The first romance found in the weight of a paper-bound book became the long-married drudgery of no words to read. Without words to read she found herself two hours into an Operation Repo marathon.

Unacceptable.

It was 8pm on the evening of July 3rd when she abandoned purity for good. As with all vices and addictions, it began innocently– “just a little taste”, she promised. All the library books had been read (an understandable consequence from staying up until 2am), with none to be acquired the following day. Yet another fault to lay at the feet of the federal government.

Looking for a saved PDF, the ibook program reminded her about a library of books available just right over here, my sweet.

One ibook became 4 ibooks. But the ibook program displeased her; the search feature, clunky and irritating. But the kindle app…

And that’s when the heavy stuff started. Amazon one-click.

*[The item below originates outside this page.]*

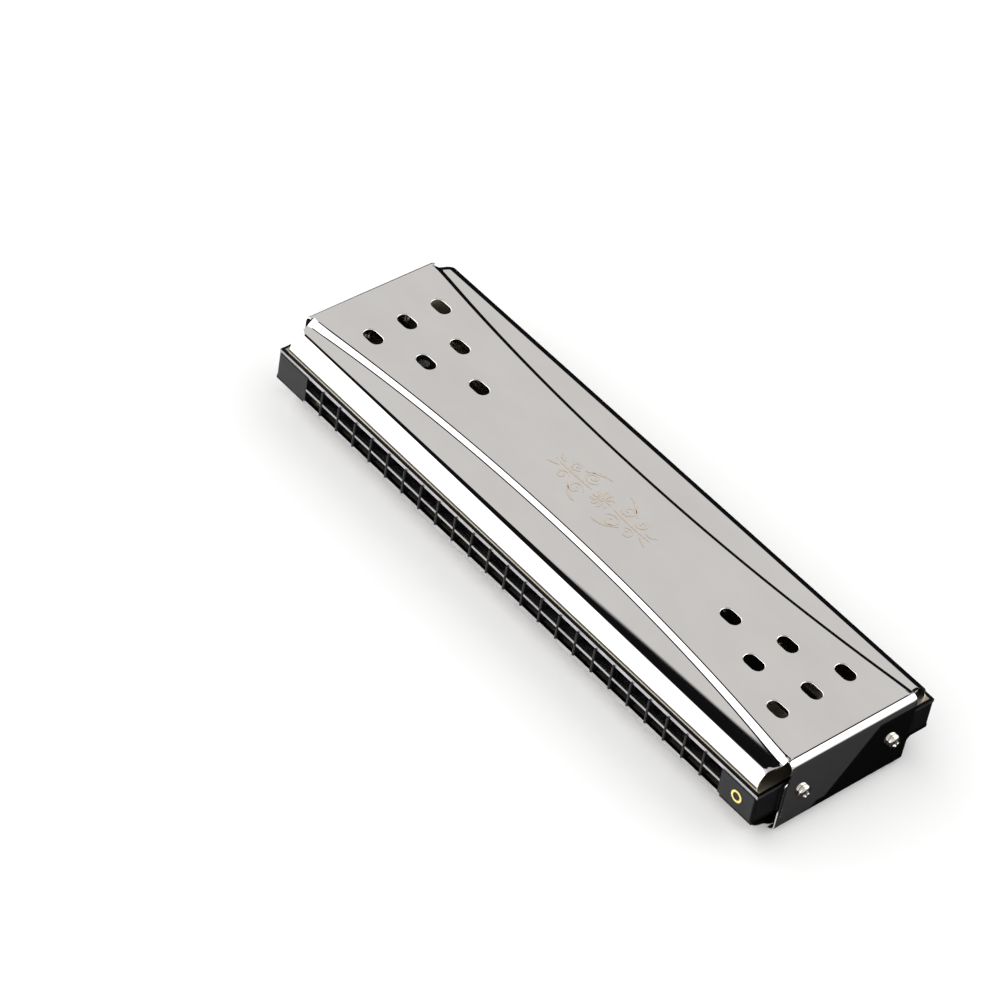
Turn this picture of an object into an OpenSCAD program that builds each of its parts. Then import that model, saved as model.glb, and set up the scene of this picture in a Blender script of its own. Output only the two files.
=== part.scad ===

How many millions of titles? Combined with the satisfaction of supporting new authors with debut works offered for free. Those authors full of hope and wishing for good star counts. One book leading to pages of recommendations from what has to be one of the largest relational databases in the history of data collecting.

Reading a new-to-her author’s entire series in 4 days? Mourning the end of the last book as if she and the heroine are real life friends?

“Really”, she says to her husband, “what is the quantitative measure of happiness?”

Certainly a $75 few trifling dollars isn’t in excess? She fed the children (sandwiches) and the laundry got done (sort of). She showered (most days) and exercised (once).

Then tonight, as she discovered that when, on Amazon, one sorts by individual genre that the available Top 100 Free books increases? Certainly the three hours she sat, glassy-eyed and silent, scrolling and clicking links– all FREE, mind you– does not suggest a clinical problem?

How could she possibly be expected to resist The Science of Fairy Tales An Inquiry into Fairy Mythology? Or Criminal Sociology? Or perhaps the most aptly named motivational book of all time: The Universe Doesn’t Give a Flying Fuck About You?

Built in book light? Auto rotating pages that hold themselves down? These are delightful things.

Bathtub reading is a missed delight. That she is reasonably certain that the light of an electronic device exacerbates her trend of unfortunate bed-timing choices?

No need to focus on the negative.

Sweet, sweet kindle. She eats her (electronic) words.